International Women's Day must be used to ensure workers in female-dominated occupations get equal pay, Labour says.
The event is celebrated in countries across the globe on March 8, with this year's theme calling for pay parity for women.
A government working group was set up last year to tackle the issue, following a landmark court case involving rest home worker Kristine Bartlett, who argued she would have been paid more by her employer if she wasn't working in a female-dominated industry.
Ms Bartlett's case went all the way to the Supreme Court, and led to a court ruling that women in female-dominated workforces could make a claim for equal pay under the law.
Labour leader Andrew Little says the Government's lack of early involvement in Ms Bartlett's case shows its "parlous commitment" to the issue.
"Equal pay for work of equal value is a principle that applies not only to Kristine and others in the aged care sector, but to all work which is undervalued only because women have traditionally filled those positions."

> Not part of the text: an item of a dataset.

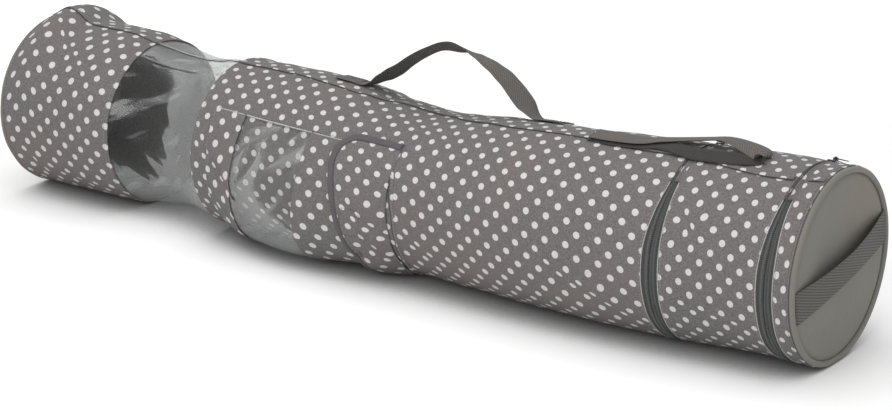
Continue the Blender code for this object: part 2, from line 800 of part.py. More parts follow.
def arch_tab(name, foot, side, slant):
    """Sewn end of the handle: a tab that follows the skin, then slants up beside the arch."""
    lap_middle = arch_pivot().z - crest_height(foot, ARCH_ANGLE)
    leaves_skin = foot + side * slant
    shares = [1 - index / TAB_STEPS for index in range(TAB_STEPS + 1)]
    route = [(leaves_skin + side * TAB_LENGTH * share, GAP) for share in shares]
    route += [(foot, lap_middle - ARCH_LAP), (foot, lap_middle + ARCH_LAP)]
    count = len(route) - 1
    span = arc_angle(ARCH_WIDTH)
    out = outward(ARCH_ANGLE)

    def place(a, b):
        x, height = route[round(a * count)]
        return on_bag(x, ARCH_ANGLE + span * (b - 1 / 2), 0) + out * height
    back = on_bag(leaves_skin + side * TAB_LENGTH, ARCH_ANGLE, -TAB_LENGTH)
    sheet(name, count, 2, place, back, WEBBING, OLIVE_WEBBING)


def loop_plan():
    """Stations round the loop handle, each with its share from the front run to the back."""
    end_radius = math.radians(LOOP_SPREAD_ANGLE) * RADIUS
    low = LOOP_LEFT + end_radius
    high = LOOP_RIGHT - end_radius
    plan = []
    for end, other, side in ((high, low, 1), (low, high, -1)):
        for index in range(LOOP_END_STEPS + 1):
            turn = side * math.pi * (index / LOOP_END_STEPS - 1 / 2)
            x = end + side * end_radius * math.cos(turn)
            plan.append((x, (1 + math.sin(turn)) / 2))
        for index in range(1, LOOP_RUN_STEPS):
            share = index / LOOP_RUN_STEPS
            plan.append((end + (other - end) * share, (1 + side) / 2))
    return plan


def loop_handle():
    """Soft loop of webbing collapsed along the crest, across the first zip."""
    middle = (LOOP_LEFT + LOOP_RIGHT) / 2
    half = (LOOP_RIGHT - LOOP_LEFT) / 2
    points = []
    sideways = []
    for x, back_share in loop_plan():
        along_share = (x - LOOP_LEFT) / (2 * half)
        angle = LOOP_LEFT_ANGLE + (LOOP_RIGHT_ANGLE - LOOP_LEFT_ANGLE) * along_share
        angle += LOOP_SPREAD_ANGLE * (2 * back_share - 1)
        tilt = math.radians(LOOP_FRONT_TILT + (LOOP_BACK_TILT - LOOP_FRONT_TILT) * back_share)
        half_width = LOOP_WIDTH / 2
        rise = LOOP_ARCH * back_share * bump(x, middle, half)
        low_edge = half_width * math.cos(math.radians(angle) + tilt)
        lift = LOOP_LIFT - low_edge + rise
        points.append(on_bag(x, angle, -lift))
        sideways.append(Vector((0, math.cos(tilt), math.sin(tilt))))
    back = sum(points, Vector()) / len(points)
    strip("loop_handle", points, sideways, LOOP_WIDTH, WEBBING, back, OLIVE_WEBBING, closed=True)


def lid_strap():
    """Grab strap across the lid, sewn at both ends inside the piping and bowed outwards."""
    slope = math.radians(LID_STRAP_SLOPE)
    centre = axis_point(LENGTH)
    run = Vector((0, math.cos(slope), math.sin(slope)))
    across = Vector((0, -math.sin(slope), math.cos(slope)))
    inner_radius = RADIUS - 2 * PIPING_RADIUS - 3 * GAP
    half = math.sqrt(inner_radius ** 2 - (LID_STRAP_WIDTH / 2) ** 2)
    points = []
    for index in range(LID_STRAP_STEPS + 1):
        share = 2 * index / LID_STRAP_STEPS - 1
        rise = LID_STRAP_RISE * math.cos(share * math.pi / 2)
        point = centre + run * (half * share)
        point.x = LENGTH / 2 - DISC_SINK + GAP + WEBBING + rise
        points.append(point)
    sideways = [across] * len(points)
    strip("lid_strap", points, sideways, LID_STRAP_WIDTH, WEBBING, centre, OLIVE_WEBBING)


def build():
    global parts
    clear_scene()
    parts = bpy.data.collections.new("gift_wrap_organizer")
    bpy.context.scene.collection.children.link(parts)
    base_end()
    tube()
    zips()
    ribbon_section()
    lid()
    pocket()
    patch("pocket_loop_patch", 2 * GAP + POCKET_FABRIC, PATCH_GREY)
    hooks = patch("flap_hook_patch", 3 * GAP + POCKET_FABRIC + PATCH, PATCH_GREY)
    move_origin(hooks, flap_axis())
    flap()
    arch_handle()
    arch_tab("arch_handle_left_tab", ARCH_LEFT_FOOT, -1, LEFT_TAB_SLANT)
    arch_tab("arch_handle_right_tab", ARCH_RIGHT_FOOT, 1, RIGHT_TAB_SLANT)
    loop_handle()


build()
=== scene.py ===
"""Looks of the gift wrap organizer: dotted fabric, clear vinyl, zips, piping and webbing.

Stations are metres from the base end along the tube. Angles are degrees up from the front and
over the top. Heights are metres outwards from the skin. Every size is in metres.
"""
import json
import math

import bmesh
import bpy
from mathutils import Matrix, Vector, noise


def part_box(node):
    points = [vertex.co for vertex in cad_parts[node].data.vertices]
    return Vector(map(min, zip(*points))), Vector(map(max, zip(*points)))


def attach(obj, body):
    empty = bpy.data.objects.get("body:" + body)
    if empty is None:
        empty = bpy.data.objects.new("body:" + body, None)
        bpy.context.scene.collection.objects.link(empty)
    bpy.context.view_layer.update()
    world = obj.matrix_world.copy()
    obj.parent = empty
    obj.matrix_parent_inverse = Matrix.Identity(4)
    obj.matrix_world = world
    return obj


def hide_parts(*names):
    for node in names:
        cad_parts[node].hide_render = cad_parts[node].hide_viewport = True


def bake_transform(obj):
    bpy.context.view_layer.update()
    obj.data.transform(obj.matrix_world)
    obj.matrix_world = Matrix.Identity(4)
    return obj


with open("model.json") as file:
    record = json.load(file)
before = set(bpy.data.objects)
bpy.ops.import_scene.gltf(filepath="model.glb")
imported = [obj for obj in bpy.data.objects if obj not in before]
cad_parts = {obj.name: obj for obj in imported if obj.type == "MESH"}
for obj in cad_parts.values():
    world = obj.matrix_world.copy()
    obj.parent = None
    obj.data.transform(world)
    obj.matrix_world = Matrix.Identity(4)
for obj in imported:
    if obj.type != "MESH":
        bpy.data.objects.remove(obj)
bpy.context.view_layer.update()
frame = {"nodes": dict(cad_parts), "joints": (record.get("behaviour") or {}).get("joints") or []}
joints = {joint["name"]: joint for joint in frame["joints"]}

# Places read from the CAD
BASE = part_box("base_piping")[0].x
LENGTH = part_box("lid_piping")[1].x - BASE


def station(node, end):
    """Station of a CAD node's low end (0) or high end (1)."""
    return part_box(node)[end].x - BASE


def joint_place(joint):
    """Point on a joint's axis."""
    return Vector(joints[joint]["pos_m"])


SLEEVE_START = station("base_sleeve", 0)
SLEEVE_END = station("base_sleeve", 1)
WINDOW_END = station("body_panel", 0)
ZIP_1_AT = joint_place("ribbon_section_fold").x - BASE
ZIP_2_AT = joint_place("lid_fold").x - BASE
POCKET_START = station("pocket_side", 0)
POCKET_WINDOW_START = station("pocket_window", 0)
POCKET_WINDOW_END = station("pocket_window", 1)
POCKET_MOUTH = station("pocket_mouth_binding", 1)
FLAP_HINGE = joint_place("flap_fold").x - BASE

# Shape of the soft tube, as in the CAD
RADIUS = 0.1016
FOOT = 0.003
LID_FOOT = 0.0006
LID_FOOT_AT = LENGTH - 0.06
SLEEVE_PUFF = 0.0162
SLEEVE_PUFF_AT = 0.035
SLEEVE_PUFF_REACH = 0.040
WINDOW_PINCH = 0.021
WINDOW_PINCH_AT = 0.227
WINDOW_PINCH_REACH = 0.095
WINDOW_SWAY = 0.020
WINDOW_SWAY_AT = 0.232
WINDOW_SWAY_REACH = 0.082
BODY_SAG = 0.0135
BODY_SAG_AT = 0.530
BODY_SAG_REACH = 0.370
SPREAD_SHARE = 0.2
PINCH_SHARE = 0.35
SWAY = 0.016
SWAY_AT = 0.790
SWAY_REACH = 0.265

# Angle of the long top seam, by station
SEAM_ANGLE = 67.5
SEAM_ROUTE = ((0.0, 84.0), (0.17, 85.5), (0.30, 83.0), (0.36, 84.6), (0.46, 82.0), (0.545, 91.5),
              (0.65, 80.6), (0.745, 81.0), (0.90, 73.5), (1.00, 66.5), (1.03, 68.5), (1.065, 71.0))

# How far the crest sinks, by station, and the angles over which it does
CREST_DIP = ((0.0, 0.0), (0.29, 0.0), (0.32, 0.0042), (0.345, 0.0025), (0.40, 0.0002),
             (0.45, 0.0002), (0.475, 0.0025), (0.505, 0.0088), (0.57, 0.0136), (0.61, 0.0106),
             (0.66, 0.0056), (0.75, 0.0040), (0.83, 0.0022), (0.90, 0.0), (1.065, 0.0))
CREST_ANGLE = 100.0
CREST_REACH = 85.0

# The skin flattens where it lies on the floor
FLOOR_CLEAR = 0.0014
FLOOR_EASE = 0.004

# Undulation of the fabric, and the gathers along its sewn edges
SWELL = 0.0011
SWELLS_ALONG = 14.0
SWELLS_AROUND = 1.5
RIPPLE = 0.0005
RIPPLE_SHARE = 2.7
EDGE_GATHER = 0.0010
EDGE_GATHER_REACH = 0.030
ZIP_GATHER = 0.0009
ZIP_GATHER_REACH = 0.024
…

He urged the Government to use International Women's Day to give a public assurance it would not amend the Equal Pay Act to extinguish the rights of any group or occupation making its case for equal pay.
In January, a States Services Commission report revealed male public service workers are paid up to 39 percent more than female counterparts.
The Public Service Association said the state sector needed to do better by its female staffers.
On average, a woman in the public sector was paid 14 percent less than a man, PSA national secretary Erin Polaczuk said.